MSO’s Principal Conductor in Residence, Benjamin Northey, will conduct among other programs, two Metropolis concerts. The Lost, which will be performed in St Paul’s Cathedral, features two pieces from acclaimed Australian composer, Mary Finsterer, alongside works by Arvo Pärt and Hildegard von Bingen.
The second concert sees ARIA Award-winners, Paul Grabowsky AO and Lisa Gerrard join the MSO and MSO Chorus for the world premiere of Grabowsky’s Immortal Diamond, at The Forum.
Grabowsky continues as MSO Composer in Residence in 2022 in no small part due to the pandemic’s impact on his and the MSO’s 2021 plans, and 15-year-old violin sensation, Christian Li, joins the MSO Artistic Family in 2022 as Young Artist in Association.
Christian was the youngest performer to win the Yehudi Menuhin international Competition for Young Violinists and recently became the youngest artist to sign a recording deal with Decca Classics. Christian will join MSO Conductor Laureate, Sir Andrew Davis, to perform Mendelssohn’s Violin Concerto.
Hamer Hall program, Debussy’s Nocturnes, features another world premiere of an MSO Commission, Melody Eotvos’ Sonarmilo for Harp and Orchestra, conducted by Nodoka Okisawa in her Australian debut. Matthew Laing’s Bassoon Concerto Of Paradise Lost, will have its world premiere under Vasily Petrenko.
NAIDOC Week in July will bring together music and art with a disarming and uplifting performance from the MSO and Spinifex Gum featuring the sound of young Indigenous women’s choir Marliya, with soul queen Emma Donovan and the music of The Cat Empire’s Felix Riebl and Ollie McGill.

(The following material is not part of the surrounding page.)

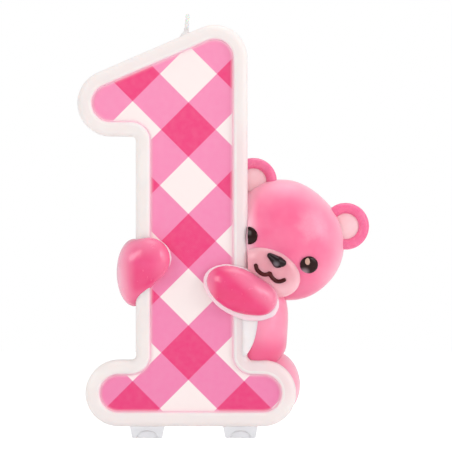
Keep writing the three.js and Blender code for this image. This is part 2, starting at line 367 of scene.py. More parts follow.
# poured wax: cloudy tone, a fine skin, a few pits, and scuffs that dull the shine
def makeWaxSkin():
    tree, given, made = newGroup(
        "waxSkin",
        [("Cloud Scale", 220.0), ("Grain Scale", 2600.0), ("Pits", 0.3)],
        ["Cloud", "Height", "Scuff"],
    )
    place = addNode(tree, "ShaderNodeTexCoord").outputs["Object"]
    cloud = noiseNode(tree, place, given.outputs["Cloud Scale"], 2.0)
    grain = noiseNode(tree, place, given.outputs["Grain Scale"], 4.0, 0.6)
    waves = noiseNode(tree, place, 420.0, 1.0)
    spots = addNode(tree, "ShaderNodeTexVoronoi", feature="F1")
    tree.links.new(place, spots.inputs["Vector"])
    spots.inputs["Scale"].default_value = 900.0
    pits = mapRange(tree, spots.outputs["Distance"], 0.05, 0.2, 1.0, 0.0, True)
    chosen = mapRange(tree, noiseNode(tree, place, 310.0), 0.6, 0.68)
    fewPits = mathNode(tree, "MULTIPLY", pits, chosen)
    pitDepth = mathNode(tree, "MULTIPLY", fewPits, given.outputs["Pits"])
    grainHeight = mathNode(tree, "MULTIPLY", grain, 0.25)
    waveHeight = mathNode(tree, "MULTIPLY", waves, 0.9)
    smoothHeight = mathNode(tree, "ADD", grainHeight, waveHeight)
    height = mathNode(tree, "SUBTRACT", smoothHeight, pitDepth)
    scuff = mapRange(tree, noiseNode(tree, place, 640.0, 4.0, 0.6), 0.45, 0.75)
    tree.links.new(cloud, made.inputs["Cloud"])
    tree.links.new(height, made.inputs["Height"])
    tree.links.new(scuff, made.inputs["Scuff"])
    return tree


waxSkin = makeWaxSkin()


def startMaterial(name):
    material = bpy.data.materials.new(name)
    material.use_nodes = True
    tree = material.node_tree
    shader = tree.nodes["Principled BSDF"]
    return material, tree, shader


def placeSkin(tree, shader, finish):
    skin = addNode(tree, "ShaderNodeGroup", node_tree=waxSkin)
    skin.inputs["Cloud Scale"].default_value = finish.get("cloudScale", 220.0)
    skin.inputs["Grain Scale"].default_value = finish.get("grainScale", 2600.0)
    skin.inputs["Pits"].default_value = finish.get("pits", 0.3)
    bump = addNode(tree, "ShaderNodeBump")
    bump.inputs["Strength"].default_value = finish.get("bump", 0.25)
    bump.inputs["Distance"].default_value = finish.get("bumpDepth", 0.06) * mm
    tree.links.new(skin.outputs["Height"], bump.inputs["Height"])
    tree.links.new(bump.outputs["Normal"], shader.inputs["Normal"])
    rough = finish["rough"]
    scuffed = mapRange(tree, skin.outputs["Scuff"], 0, 1, rough, rough + 0.08)
    tree.links.new(scuffed, shader.inputs["Roughness"])
    return skin


sideways = (1, 0, 0)
inwards = (0, 1, 0)
upwards = (0, 0, 1)


def placeFade(tree, way, start, end):
    # 0 at start to 1 at end, measured along one direction of the object
    along = addNode(tree, "ShaderNodeVectorMath", operation="DOT_PRODUCT")
    tree.links.new(addNode(tree, "ShaderNodeTexCoord").outputs["Object"], along.inputs[0])
    along.inputs[1].default_value = way
    return mapRange(tree, along.outputs["Value"], start, end, smooth=True)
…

Another new addition to the MSO series, Music and Ideas invites audiences to discover more about the music, artists, producers, and composers working on stage and behind the scenes. This fascinating new series includes open rehearsals, masterclasses, inspiring conversations and the ever popular Up Late with Ben Live, hosted by Benjamin Northey.
The hugely popular Sidney Myer Free Concerts return with A Symphonic Soiree, featuring the world premiere of an MSO commission for orchestra and Indonesian instruments by Bianca Gannon; An Evening of John Williams, celebrating iconic film music on the occasion of the composer’s 90th birthday; and One Song, with long time collaborators Archie Roach and Paul Grabowsky AO, conducted by Benjamin Northey.
Along with new programs and series the MSO will continue to deliver the finest of orchestral music across the city with MSO Mornings in Hamer Hall on Fridays at 11.00am, the Melbourne Town Hall Series featuring the best in Australian conductors and soloists, the Recital Centre Series offering a genre defying series of the unexpected performed in the Elisabeth Murdoch Hall, with Meow Meow’s The 20s, and all that dissonance a highlight; the MSO Monash Series in the Robert Blackwood Hall at Monash University and the MSO Geelong Series at the Costa Hall, Deakin University in Geelong.